== Work instructions ==
Restate the complete material exactly.

## START Record excerpts

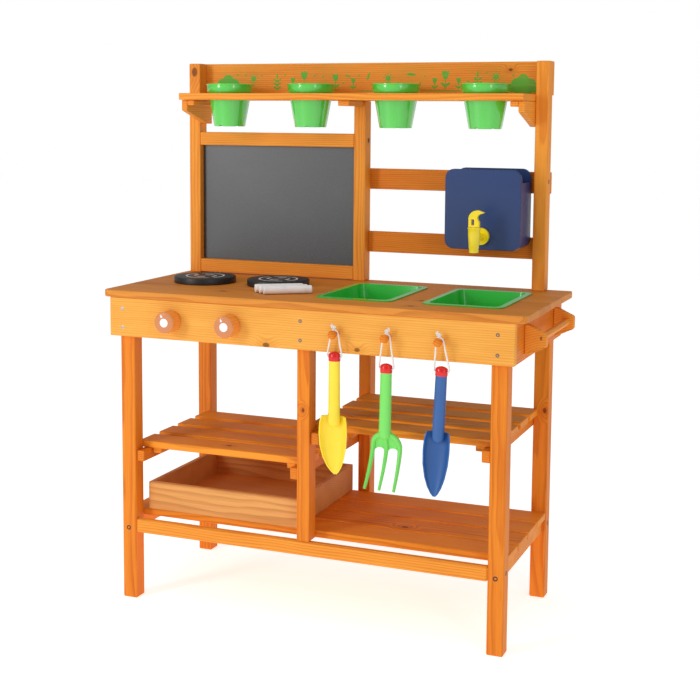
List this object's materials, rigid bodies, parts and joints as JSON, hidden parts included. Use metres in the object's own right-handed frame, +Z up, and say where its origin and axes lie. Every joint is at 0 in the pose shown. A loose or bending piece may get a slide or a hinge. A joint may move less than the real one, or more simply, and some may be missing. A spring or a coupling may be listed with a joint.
{
  "type": "toy potting bench",
  "caption": "Child's wooden potting bench with lift-out sinks, hob plates, knobs, a chalkboard, a water tank with a tap, plant pots on a shelf, a tray and hanging hand tools.",
  "frame": {"origin": "centre of the bounding box at floor level", "axes": "+X to the right along the worktop, +Y from the front to the back, +Z up"},
  "size_m": [0.8756, 0.4228, 1.082],
  "materials": {
    "frame_wood": "stained and sealed softwood, satin",
    "apron_wood": "stained and sealed softwood, satin",
    "shelf_wood": "stained and sealed softwood, satin",
    "tray_wood": "pale softwood, satin",
    "chalkboard": "black chalkboard paint on board, matte",
    "hob_black": "painted black, matte",
    "pot_green": "moulded plastic, glossy",
    "sink_green": "moulded plastic, glossy",
    "tank_navy": "moulded plastic, satin",
    "tap_yellow": "moulded plastic, glossy",
    "tool_yellow": "moulded plastic, glossy",
    "tool_green": "moulded plastic, glossy",
    "tool_blue": "moulded plastic, glossy",
    "chalk_white": "chalk in clear wrap, matte",
    "string_white": "twisted cotton cord, matte"
  },
  "bodies": {
    "bench": {"apron_front": "apron_wood", "apron_left": "apron_wood", "apron_rear": "apron_wood", "apron_right": "apron_wood", "back_rail_lower": "frame_wood", "back_rail_upper": "frame_wood", "bottom_shelf": "shelf_wood", "chalkboard_panel": "chalkboard", "chalkboard_rail_bottom": "frame_wood", "chalkboard_rail_top": "frame_wood", "header_board": "frame_wood", "hob_plate_left": "hob_black", "hob_plate_right": "hob_black", "leg_front_left": "frame_wood", "leg_front_right": "frame_wood", "leg_rear_left": "frame_wood", "leg_rear_right": "frame_wood", "lower_rail_front": "frame_wood", "lower_rail_rear": "frame_wood", "middle_post_front": "frame_wood", "middle_post_rear": "frame_wood", "peg_1": "frame_wood", "peg_2": "frame_wood", "peg_3": "frame_wood", "pot_batten_left": "frame_wood", "pot_batten_middle": "frame_wood", "pot_batten_right": "frame_wood", "pot_bracket_left": "frame_wood", "pot_bracket_right": "frame_wood", "pot_shelf": "frame_wood", "shelf_left": "shelf_wood", "shelf_left_support_left": "frame_wood", "shelf_left_support_right": "frame_wood", "shelf_right": "shelf_wood", "shelf_right_support_left": "frame_wood", "shelf_right_support_right": "frame_wood", "towel_rail": "frame_wood", "upright_left": "frame_wood", "upright_middle": "frame_wood", "upright_right": "frame_wood", "worktop": "apron_wood"},
    "knob_left": {"knob_left": "frame_wood"},
    "knob_right": {"knob_right": "frame_wood"},
    "tank": {"water_tank": "tank_navy", "tap_body": "tap_yellow"},
    "tap_lever": {"tap_lever": "tap_yellow"},
    "sink_left": {"sink_left": "sink_green"},
    "sink_right": {"sink_right": "sink_green"},
    "tray": {"tray": "tray_wood"},
    "chalk_pack": {"chalk_pack": "chalk_white"},
    "yellow_trowel": {"trowel_yellow": "tool_yellow", "string_1": "string_white"},
    "green_fork": {"fork_green": "tool_green", "string_2": "string_white"},
    "blue_trowel": {"trowel_blue": "tool_blue", "string_3": "string_white"},
    "pot_1": {"pot_1": "pot_green"},
    "pot_2": {"pot_2": "pot_green"},
    "pot_3": {"pot_3": "pot_green"},
    "pot_4": {"pot_4": "pot_green"}
  },
  "joints": [
    {"name": "knob_left_turn", "type": "hinge", "parent": "bench", "child": "knob_left", "pos_m": [-0.2848, -0.1871, 0.5745], "axis": [0, -1, 0], "continuous": true},
    {"name": "knob_right_turn", "type": "hinge", "parent": "bench", "child": "knob_right", "pos_m": [-0.1568, -0.1871, 0.5745], "axis": [0, -1, 0], "continuous": true},
    {"name": "yellow_trowel_swing", "type": "hinge", "parent": "bench", "child": "yellow_trowel", "pos_m": [0.0622, -0.1841, 0.5745], "axis": [0, -1, 0], "range_deg": [-9, 9]},
    {"name": "green_fork_swing", "type": "hinge", "parent": "bench", "child": "green_fork", "pos_m": [0.1632, -0.1841, 0.5745], "axis": [0, -1, 0], "range_deg": [-9, 9]},
    {"name": "blue_trowel_swing", "type": "hinge", "parent": "bench", "child": "blue_trowel", "pos_m": [0.2642, -0.1841, 0.5745], "axis": [0, -1, 0], "range_deg": [-9, 9]},
    {"name": "tank_lift", "type": "slide", "parent": "bench", "child": "tank", "axis": [0, 0, 1], "range_m": [0, 0.03]},
    {"name": "tap_lever_turn", "type": "hinge", "parent": "tank", "child": "tap_lever", "pos_m": [0.2549, 0.0509, 0.76], "axis": [0, 0, 1], "range_deg": [-90, 0]},
    {"name": "pot_1_lift", "type": "slide", "parent": "bench", "child": "pot_1", "axis": [0, 0, 1], "range_m": [0, 0.075]},
    {"name": "pot_2_lift", "type": "slide", "parent": "bench", "child": "pot_2", "axis": [0, 0, 1], "range_m": [0, 0.075]},
    {"name": "pot_3_lift", "type": "slide", "parent": "bench", "child": "pot_3", "axis": [0, 0, 1], "range_m": [0, 0.075]},
    {"name": "pot_4_lift", "type": "slide", "parent": "bench", "child": "pot_4", "axis": [0, 0, 1], "range_m": [0, 0.075]},
    {"name": "sink_left_lift", "type": "slide", "parent": "bench", "child": "sink_left", "axis": [0, 0, 1], "range_m": [0, 0.078]},
    {"name": "sink_right_lift", "type": "slide", "parent": "bench", "child": "sink_right", "axis": [0, 0, 1], "range_m": [0, 0.078]},
    {"name": "tray_slide", "type": "slide", "parent": "bench", "child": "tray", "axis": [0, -1, 0], "range_m": [0, 0.25]},
    {"name": "chalk_lift", "type": "slide", "parent": "bench", "child": "chalk_pack", "axis": [0, 0, 1], "range_m": [0, 0.05]}
  ]
}
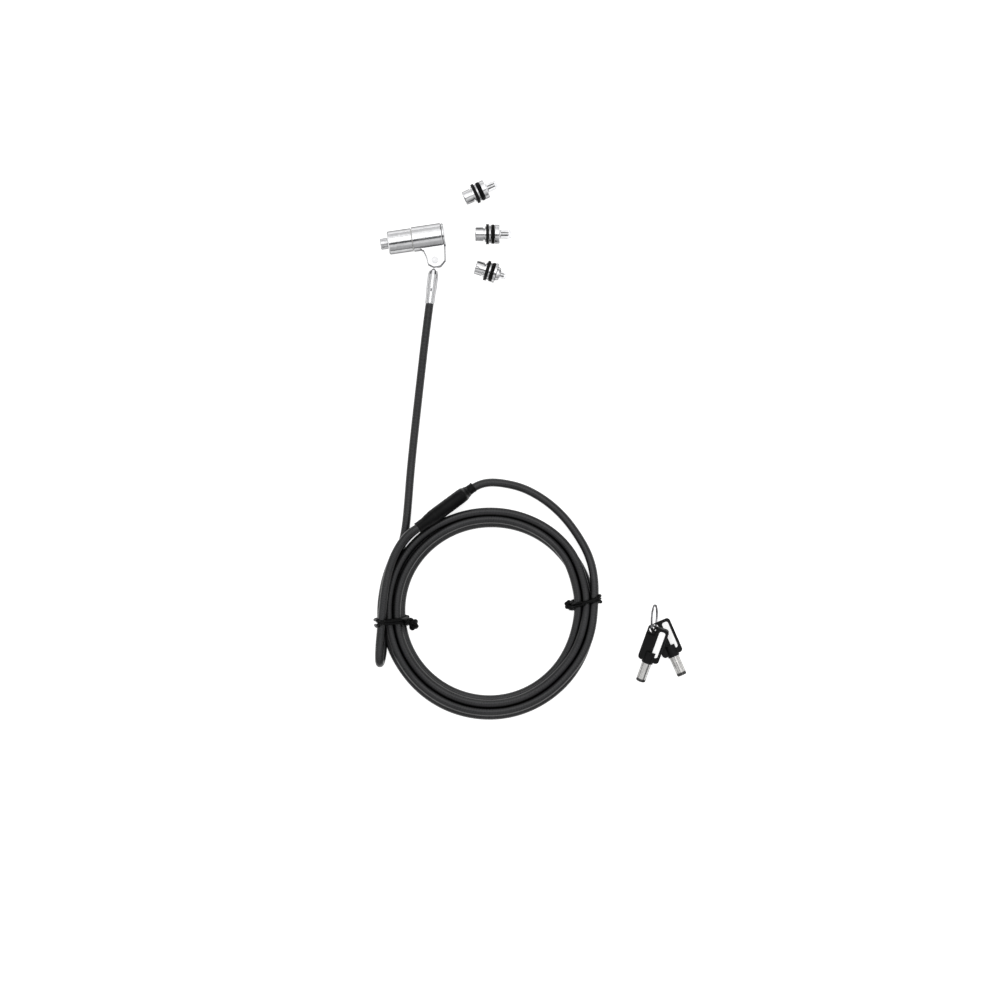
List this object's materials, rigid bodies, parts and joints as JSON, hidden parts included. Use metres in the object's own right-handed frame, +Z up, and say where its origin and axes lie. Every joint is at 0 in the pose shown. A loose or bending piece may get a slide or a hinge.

## END Record excerpts

== The completed task ==
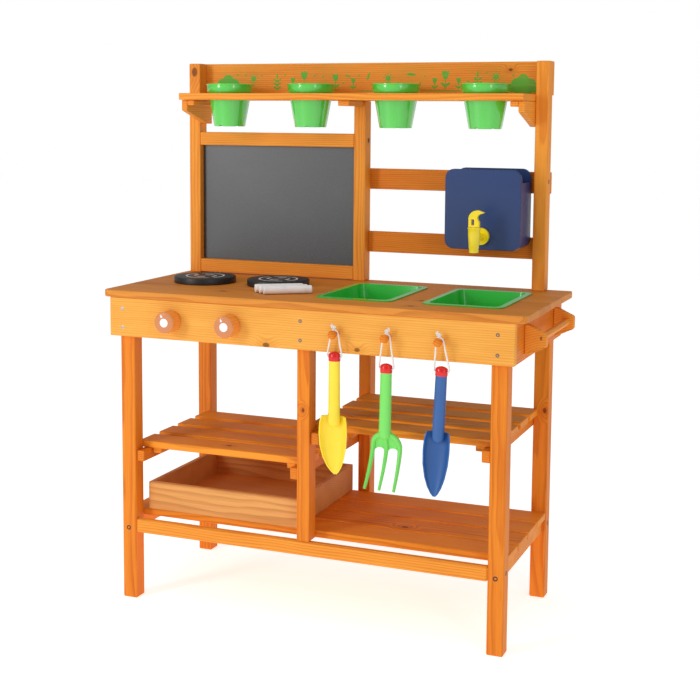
List this object's materials, rigid bodies, parts and joints as JSON, hidden parts included. Use metres in the object's own right-handed frame, +Z up, and say where its origin and axes lie. Every joint is at 0 in the pose shown. A loose or bending piece may get a slide or a hinge. A joint may move less than the real one, or more simply, and some may be missing. A spring or a coupling may be listed with a joint.
{
  "type": "toy potting bench",
  "caption": "Child's wooden potting bench with lift-out sinks, hob plates, knobs, a chalkboard, a water tank with a tap, plant pots on a shelf, a tray and hanging hand tools.",
  "frame": {"origin": "centre of the bounding box at floor level", "axes": "+X to the right along the worktop, +Y from the front to the back, +Z up"},
  "size_m": [0.8756, 0.4228, 1.082],
  "materials": {
    "frame_wood": "stained and sealed softwood, satin",
    "apron_wood": "stained and sealed softwood, satin",
    "shelf_wood": "stained and sealed softwood, satin",
    "tray_wood": "pale softwood, satin",
    "chalkboard": "black chalkboard paint on board, matte",
    "hob_black": "painted black, matte",
    "pot_green": "moulded plastic, glossy",
    "sink_green": "moulded plastic, glossy",
    "tank_navy": "moulded plastic, satin",
    "tap_yellow": "moulded plastic, glossy",
    "tool_yellow": "moulded plastic, glossy",
    "tool_green": "moulded plastic, glossy",
    "tool_blue": "moulded plastic, glossy",
    "chalk_white": "chalk in clear wrap, matte",
    "string_white": "twisted cotton cord, matte"
  },
  "bodies": {
    "bench": {"apron_front": "apron_wood", "apron_left": "apron_wood", "apron_rear": "apron_wood", "apron_right": "apron_wood", "back_rail_lower": "frame_wood", "back_rail_upper": "frame_wood", "bottom_shelf": "shelf_wood", "chalkboard_panel": "chalkboard", "chalkboard_rail_bottom": "frame_wood", "chalkboard_rail_top": "frame_wood", "header_board": "frame_wood", "hob_plate_left": "hob_black", "hob_plate_right": "hob_black", "leg_front_left": "frame_wood", "leg_front_right": "frame_wood", "leg_rear_left": "frame_wood", "leg_rear_right": "frame_wood", "lower_rail_front": "frame_wood", "lower_rail_rear": "frame_wood", "middle_post_front": "frame_wood", "middle_post_rear": "frame_wood", "peg_1": "frame_wood", "peg_2": "frame_wood", "peg_3": "frame_wood", "pot_batten_left": "frame_wood", "pot_batten_middle": "frame_wood", "pot_batten_right": "frame_wood", "pot_bracket_left": "frame_wood", "pot_bracket_right": "frame_wood", "pot_shelf": "frame_wood", "shelf_left": "shelf_wood", "shelf_left_support_left": "frame_wood", "shelf_left_support_right": "frame_wood", "shelf_right": "shelf_wood", "shelf_right_support_left": "frame_wood", "shelf_right_support_right": "frame_wood", "towel_rail": "frame_wood", "upright_left": "frame_wood", "upright_middle": "frame_wood", "upright_right": "frame_wood", "worktop": "apron_wood"},
    "knob_left": {"knob_left": "frame_wood"},
    "knob_right": {"knob_right": "frame_wood"},
    "tank": {"water_tank": "tank_navy", "tap_body": "tap_yellow"},
    "tap_lever": {"tap_lever": "tap_yellow"},
    "sink_left": {"sink_left": "sink_green"},
    "sink_right": {"sink_right": "sink_green"},
    "tray": {"tray": "tray_wood"},
    "chalk_pack": {"chalk_pack": "chalk_white"},
    "yellow_trowel": {"trowel_yellow": "tool_yellow", "string_1": "string_white"},
    "green_fork": {"fork_green": "tool_green", "string_2": "string_white"},
    "blue_trowel": {"trowel_blue": "tool_blue", "string_3": "string_white"},
    "pot_1": {"pot_1": "pot_green"},
    "pot_2": {"pot_2": "pot_green"},
    "pot_3": {"pot_3": "pot_green"},
    "pot_4": {"pot_4": "pot_green"}
  },
  "joints": [
    {"name": "knob_left_turn", "type": "hinge", "parent": "bench", "child": "knob_left", "pos_m": [-0.2848, -0.1871, 0.5745], "axis": [0, -1, 0], "continuous": true},
    {"name": "knob_right_turn", "type": "hinge", "parent": "bench", "child": "knob_right", "pos_m": [-0.1568, -0.1871, 0.5745], "axis": [0, -1, 0], "continuous": true},
    {"name": "yellow_trowel_swing", "type": "hinge", "parent": "bench", "child": "yellow_trowel", "pos_m": [0.0622, -0.1841, 0.5745], "axis": [0, -1, 0], "range_deg": [-9, 9]},
    {"name": "green_fork_swing", "type": "hinge", "parent": "bench", "child": "green_fork", "pos_m": [0.1632, -0.1841, 0.5745], "axis": [0, -1, 0], "range_deg": [-9, 9]},
    {"name": "blue_trowel_swing", "type": "hinge", "parent": "bench", "child": "blue_trowel", "pos_m": [0.2642, -0.1841, 0.5745], "axis": [0, -1, 0], "range_deg": [-9, 9]},
    {"name": "tank_lift", "type": "slide", "parent": "bench", "child": "tank", "axis": [0, 0, 1], "range_m": [0, 0.03]},
    {"name": "tap_lever_turn", "type": "hinge", "parent": "tank", "child": "tap_lever", "pos_m": [0.2549, 0.0509, 0.76], "axis": [0, 0, 1], "range_deg": [-90, 0]},
    {"name": "pot_1_lift", "type": "slide", "parent": "bench", "child": "pot_1", "axis": [0, 0, 1], "range_m": [0, 0.075]},
    {"name": "pot_2_lift", "type": "slide", "parent": "bench", "child": "pot_2", "axis": [0, 0, 1], "range_m": [0, 0.075]},
    {"name": "pot_3_lift", "type": "slide", "parent": "bench", "child": "pot_3", "axis": [0, 0, 1], "range_m": [0, 0.075]},
    {"name": "pot_4_lift", "type": "slide", "parent": "bench", "child": "pot_4", "axis": [0, 0, 1], "range_m": [0, 0.075]},
    {"name": "sink_left_lift", "type": "slide", "parent": "bench", "child": "sink_left", "axis": [0, 0, 1], "range_m": [0, 0.078]},
    {"name": "sink_right_lift", "type": "slide", "parent": "bench", "child": "sink_right", "axis": [0, 0, 1], "range_m": [0, 0.078]},
    {"name": "tray_slide", "type": "slide", "parent": "bench", "child": "tray", "axis": [0, -1, 0], "range_m": [0, 0.25]},
    {"name": "chalk_lift", "type": "slide", "parent": "bench", "child": "chalk_pack", "axis": [0, 0, 1], "range_m": [0, 0.05]}
  ]
}
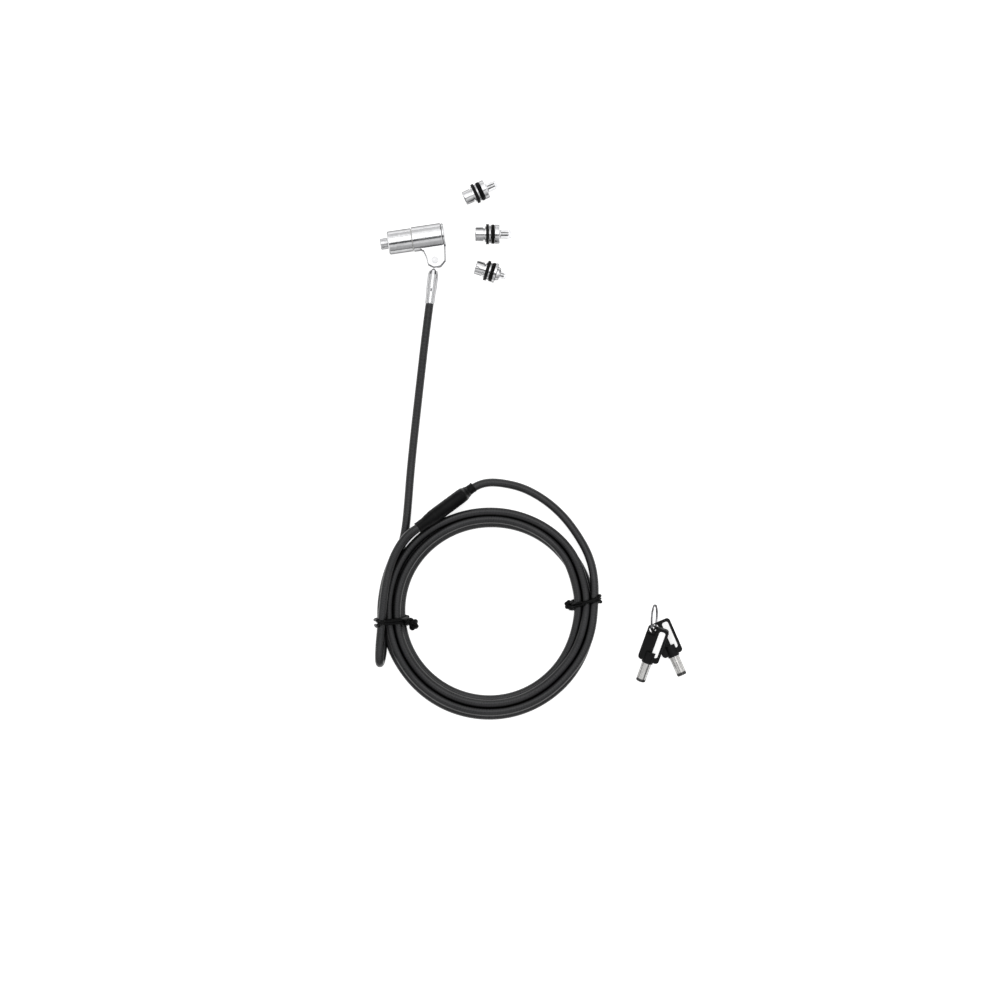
List this object's materials, rigid bodies, parts and joints as JSON, hidden parts included. Use metres in the object's own right-handed frame, +Z up, and say where its origin and axes lie. Every joint is at 0 in the pose shown. A loose or bending piece may get a slide or a hinge.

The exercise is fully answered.